AT&T and Comcast are partnering to authenticate calls made between the two networks, letting customers know when there’s a genuine caller — not a spammer — on the phone. It won’t cover every call AT&T and Comcast customers receive, but it’s a step in the right direction to battling the scourge of robocalls.
AT&T says the deal is likely the “nation’s first” to authenticate calls between two providers through the SHAKEN/STIR (which stands for “Secure Handling of Asserted information using toKENs” and “Secure Telephony Identity Revisited”) protocol. The protocol lets consumers know when a call they’re receiving is actually being placed by the displayed number listed on caller ID. AT&T and Comcast said they hope to have the system up and running for customers later this year.
The SHAKEN/STIR protocol works by using digital certificates to verify whether a call is actually coming from where it says it is. It’s unclear how you’ll be able to tell whether the call is spam, but it’s likely that an identifier will show up when you receive a call that’s legitimate.

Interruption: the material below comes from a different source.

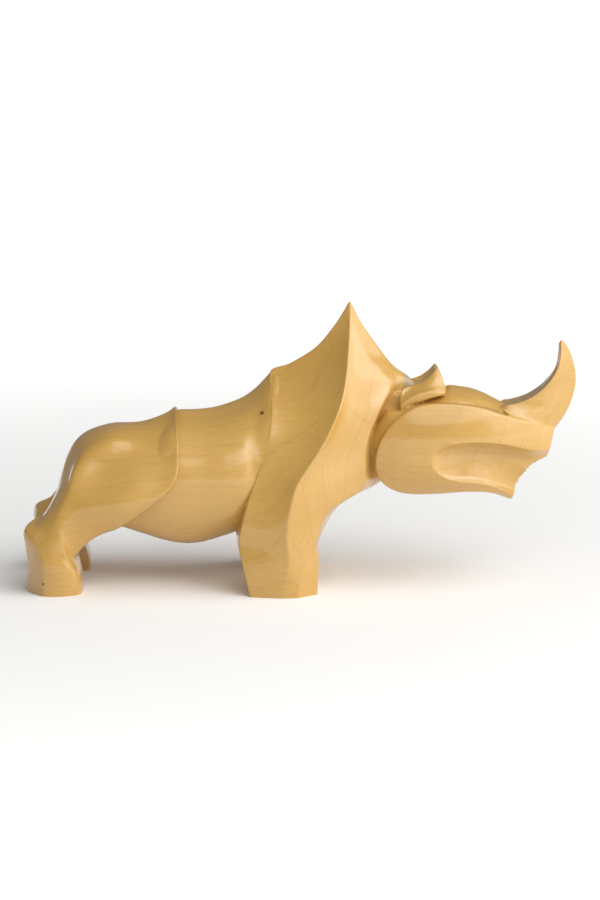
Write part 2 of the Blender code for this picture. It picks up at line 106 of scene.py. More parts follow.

The system has some limitations for the time being. It can only be used to identify legitimate calls — not to detect spam ones. Robocalls will still come through; they’ll just show up as unverified. For now, since only two companies are involved, phone calls originating with any other provider won’t be validated. Until every other carrier deploys SHAKEN/STIR and links their systems together, it will be impossible to identify every legitimate call.
In February, Federal Communications Commission Chairman Ajit Pai applauded carriers like AT&T, Verizon, and T-Mobile that pledged to take steps toward implementing the SHAKEN/STIR protocol into their networks. T-Mobile began slowly launching the system for calls on its network in January, and Sprint plans to test it out later this year.
“American consumers are sick and tired of unwanted robocalls, this consumer among them,” Pai said. “Caller ID authentication will be a significant step towards ending the scourge of spoofed robocalls. It’s time for carriers to implement robust caller ID authentication.”